Actual accountability. Do not let companies be like "Well, we were SOC2 compliant, this breach is not our fault despite not updating Apache Struts! Tee Hee" When Equifax got away with what was InfoSec murder by 6 months of jail time suspended, Executives stopped caring. This is political problem, not technology one.

>So -- how do we get rid annoying checkboxes and ensure people do the right thing as a matter of course?

By actually having the power to enforce this, if you pull our SBOM, realize we have a vulnerability and get our Product Owner to prioritize fixing it even if takes 6 weeks because we did dumb thing 2 years ago and tech debt bill has come due. Otherwise, stop wasting my time with these exercises, I have work to do.

Not trying to be mean but that's my take with my infosec team right now. You are powerless outside your ability to get SOC2 and we all know this is theater, tell us what piece of set you want from me, take it and go away.


Replies

hakfoolast Saturday at 6:11 PM

It's a two-sided coin though.

We should be stopping leaks, but we also need to reduce the value of leaked data.
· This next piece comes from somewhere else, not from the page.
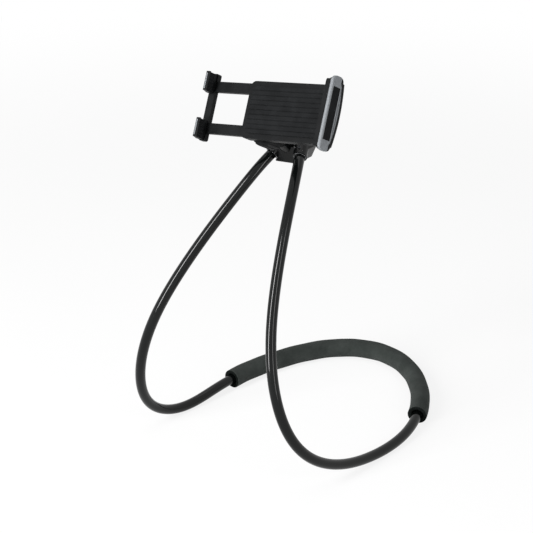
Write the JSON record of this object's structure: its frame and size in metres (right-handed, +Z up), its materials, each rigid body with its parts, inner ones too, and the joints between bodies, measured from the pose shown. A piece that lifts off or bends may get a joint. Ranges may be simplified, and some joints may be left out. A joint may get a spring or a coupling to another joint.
{
  "type": "neck phone holder",
  "caption": "Bendable hose loop worn round the neck, with a foam neck sleeve and a ball-jointed spring clip that holds a phone in front of the wearer.",
  "frame": {"origin": "bottom centre of the whole holder as it stands, on the surface it rests on", "axes": "+Z up, the front with the phone clip faces -Y, the foam neck sleeve lies at +Y, the wide jaw at +X"},
  "size_m": [0.2269, 0.3023, 0.3898],
  "materials": {
    "black_hose": "smooth glossy black silicone-like hose skin",
    "core_metal": "dull bendable wire core",
    "grey_foam": "matte closed-cell foam with a fine grain",
    "ferrule_metal": "crimped plain metal",
    "black_gloss": "smooth glossy black moulding",
    "dark_steel": "blackened steel",
    "bright_steel": "turned steel",
    "nylon": "natural nylon",
    "black_matte": "fine-textured black plastic",
    "black_rubber": "soft matte rubber sheet",
    "satin_silver": "satin silver-grey shell"
  },
  "bodies": {
    "hose_loop": {"gooseneck_sheath": "black_hose", "gooseneck_core": "core_metal", "foam_sleeve": "grey_foam", "left_ferrule": "ferrule_metal", "right_ferrule": "ferrule_metal", "bridge_block": "black_gloss", "set_screws": "dark_steel", "ball_stud": "bright_steel", "stud_washer": "bright_steel", "stud_nut": "bright_steel"},
    "liner": {"ball_liner": "nylon"},
    "nut": {"lock_nut": "black_matte"},
    "clip": {"clip_base": "black_matte", "clip_cover": "black_matte", "cover_screws": "dark_steel", "front_pad": "black_rubber", "jaw_block": "black_matte", "jaw_screws": "dark_steel", "jaw_shell": "satin_silver", "jaw_inset": "black_gloss", "jaw_pad": "black_rubber", "return_springs": "bright_steel"},
    "slider": {"slider_frame": "black_matte", "upper_claw": "black_matte", "lower_claw": "black_matte", "claw_screws": "dark_steel", "claw_trims": "satin_silver", "claw_pads": "black_rubber"}
  },
  "joints": [
    {"name": "clip_swing", "type": "hinge", "parent": "hose_loop", "child": "liner", "pos_m": [-0.00321, -0.05411, 0.31939], "axis": [0.0805, 0.4812, 0.8729], "range_deg": [-12, 18]},
    {"name": "clip_tilt", "type": "hinge", "parent": "liner", "child": "nut", "pos_m": [-0.00321, -0.05411, 0.31939], "axis": [0.9863, -0.165, 0], "range_deg": [-50, 3]},
    {"name": "clip_spin", "type": "hinge", "parent": "nut", "child": "clip", "pos_m": [-0.00321, -0.05411, 0.31939], "axis": [0.1441, 0.861, -0.4879], "continuous": true},
    {"name": "jaw_slide", "type": "slide", "parent": "clip", "child": "slider", "axis": [0.9827, -0.0667, 0.1725], "range_m": [-0.015, 0.042], "deforming": ["return_springs"]}
  ]
}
Identity theft doesn't get meaningfully prosecuted. Occasionally they'll go after some guy who runs a carding forum or someone who did a really splashy compromise, but the overall risk is low for most fraudulent players.

I always wanted a regulation that if you want to apply for credit, you have to show up in person and get photographed and fingerprinted. That way, the moment someone notices their SSN was misused, they have all the information on file to make a slam-dunk case against the culprit. It could be an easier deal for lazy cops than going after minor traffic infractions.